Le gouvernement n’a que les attributs extérieurs du pouvoir, il agit pour autant que le soviet lui donne sa légitimité. C’est le soviet qui possède l’autorité parmi les masses urbaines et rurales, une autorité qui grandit de jour en jour. Le soviet se transforme peu à peu d’organe de représentation des masses en révolution en organe de pouvoir réel qui organise la vie, qui prend les décisions quotidiennes, qui décide si les trains circulent, qui organise l’approvisionnement, la sécurité... C’est aussi le soviet qui fait redémarrer les tramways, organise l’arrestation du tsar, signe le 10 mars une charte avec les patrons de Petrograd instaurant la journée de 8 heures1. Il doit répondre aux sollicitations des ouvriers, des paysans, mais aussi aux demandes d’assistance des autorités «  officielles  » tant à l’échelon municipal que gouvernemental. L’appareil gouvernemental travaille de plus en plus dans le vide, tant le soviet occupe les fonctions de l’État.

Le premier gouvernement provisoire est formé d’une majorité de représentants libéraux, flanqué sur sa gauche du travailliste Kerenski, censé «  faire le pont  » entre le gouvernement et le soviet. En quelques semaines, il prend un train de mesures spectaculaires  : libertés fondamentales, suffrage universel, amnistie générale, abolition de la peine de mort, suppression de toutes les discriminations de caste, de race ou de religion, reconnaissance du droit de la Finlande et de la Pologne à l’autodétermination...
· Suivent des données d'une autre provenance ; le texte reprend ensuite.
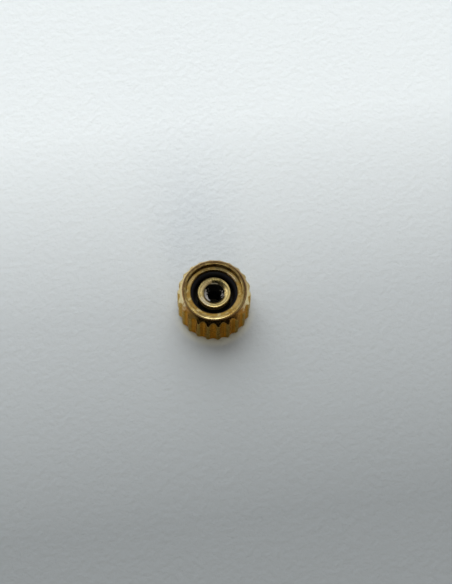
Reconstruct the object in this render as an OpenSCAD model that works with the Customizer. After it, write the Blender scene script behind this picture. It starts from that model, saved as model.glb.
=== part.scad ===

Chez les ouvriers et les soldats, qui voient bien la réaction monarchiste cachée dans le gouvernement provisoire, un gouvernement de la bourgeoisie, des possédants, c’est la perplexité... quand ce n’est pas l’hostilité. Le gouvernement va faire face à une vague de revendications et d’actions émanant des couches les plus diverses de la société en révolution, les ouvriers, les paysans, les soldats-paysans, les nationalités.

… à l’affrontement

C’est sur la question de la guerre que les premiers affrontements vont avoir lieu entre les deux pouvoirs en présence. Le gouvernement considère que seule une victoire de la Russie au côté des Alliés réussirait à amarrer solidement le nouveau régime aux démocraties occidentales. En outre, la continuation de la guerre est le moyen de mettre fin à la révolution. Elle justifie la conservation de l’appareil d’État, de l’armée, l’ajournement des élections, et le report de toutes les questions sociales, de la réforme agraire, et des questions nationales. Dès sa mise en place, il adresse une note aux Alliés dans laquelle il dit la détermination du nouveau gouvernement russe de poursuivre la guerre jusqu’à la victoire et l’annexion de Constantinople.

Le soviet de Petrograd réagit immédiatement et adopte le 14 mars un «  Appel aux peuples du monde entier  ». Il se prononce pour une «  paix sans annexions ni contributions  », prône le «  défensisme révolutionnaire  » qui s’efforce de concilier la «  lutte des peuples contre les ambitions annexionnistes de leurs gouvernements  » et le «  maintien d’une politique défensive préservant la combativité de l’armée  ». Malgré le caractère timoré de cette position du soviet, c’est la crise avec le gouvernement.

Au moment où les USA entrent en guerre, le 18 avril, le gouvernement adresse une note aux Alliés qui réaffirme que la Russie combattra «  jusqu’à la victoire finale  ». Il fait appel à un emprunt de guerre appelé «  emprunt de la liberté  ».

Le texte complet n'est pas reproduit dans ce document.